Si echamos un vistazo al momento en que el presidente Santos decidió dar un giro de 180 grados a la política de la seguridad democrática impulsada por su antecesor y por él mismo cuando ocupó el Ministerio de Defensa, encontramos un cuadro de debilitamiento estratégico de esos grupos.

Hacia fines de 2010, como consecuencia de las operaciones militares de la fuerza pública, la situación de las guerrillas era deplorable: muerte de su comandante, altos jefes dados de baja, deserción en gran escala, operaciones demoledoras contras frentes y unidades especiales, pérdida de la confianza en las propias fuerzas en razón de las infiltraciones y los bombardeos, y ruptura de las comunicaciones.
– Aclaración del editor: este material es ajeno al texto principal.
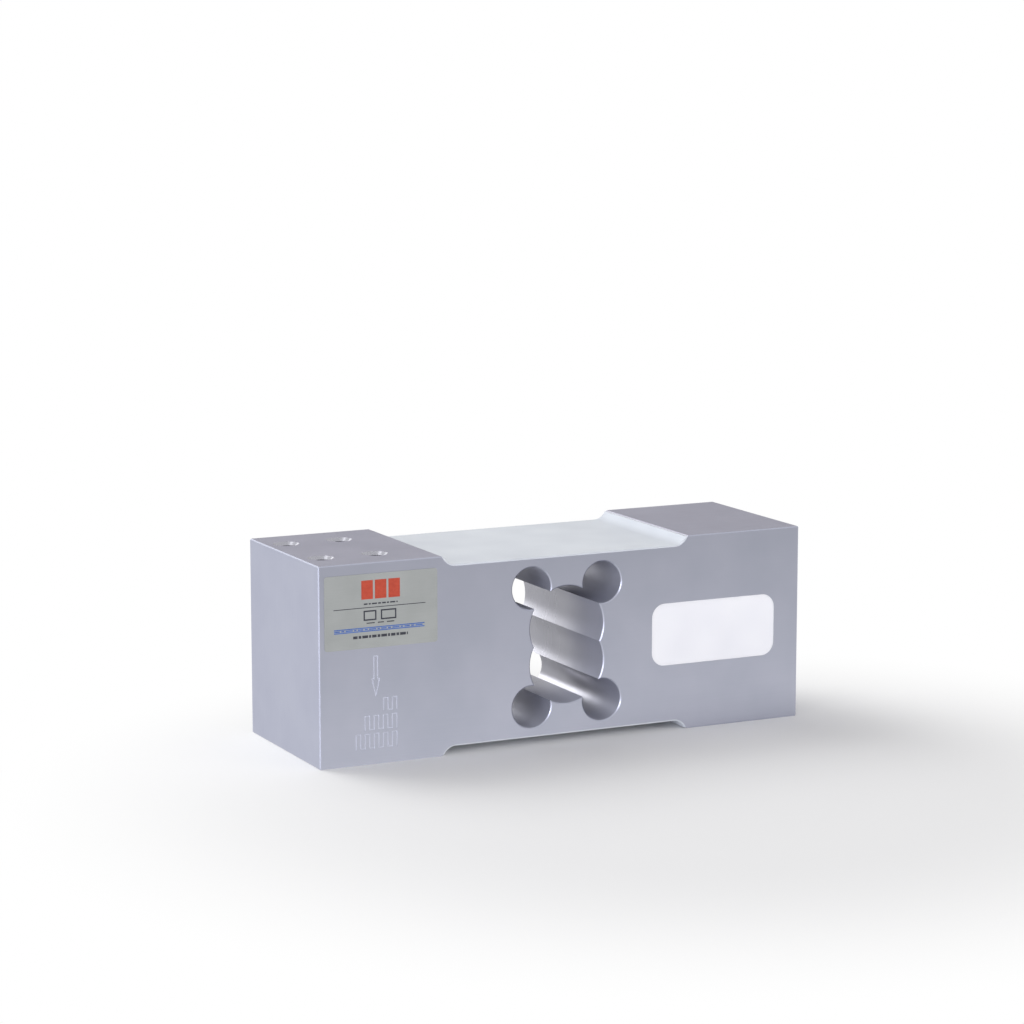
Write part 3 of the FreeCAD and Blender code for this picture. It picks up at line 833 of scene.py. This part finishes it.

El retroceso se reflejó en su retorno a las operaciones de guerra de guerrillas que se suponía cosa del pasado. La baja del Mono Jojoy y del nuevo comandante de las FARC, Alfonso Cano, las dejó en una situación desesperada, sus jefes huyendo o instalados en Venezuela y en Ecuador.

En el campo internacional tampoco tenían las cosas a su favor. Profundamente desprestigiadas por sus acciones contra la población civil, fueron declaradas terroristas por Estados Unidos, la Unión Europea, Canadá y otras instancias.

De manera que, para entablar negociaciones, no era necesario otorgarles, como en efecto se les reconoció, la calidad de contraparte del Estado.

El asunto da para reflexiones más hondas y detenidas sobre la claudicación oficial. Dejemos, a manera de inquietud, si se justifica, en nombre de una paz cada vez más parecida a un armisticio, poner en juego la agenda nacional y en grave peligro la separación de poderes, la Constitución, la Justicia, la fortaleza del Ejército, amén de la grave división de la sociedad, la amenaza de nuevas violencias, la no reparación de las víctimas, etcétera.

No se buscaba el arrasamiento total o el aniquilamiento de las guerrillas. El consenso de los diversos Gobiernos giraba en torno a la máxima de Alfonso López Michelsen: “derrotarlas militarmente para obligarlas a negociar bajo las condiciones del Estado”, nada que ver con tierra arrasada y tampoco con resucitar a las guerrillas y empoderarlas como si hubiesen ganado o empatado “la guerra”.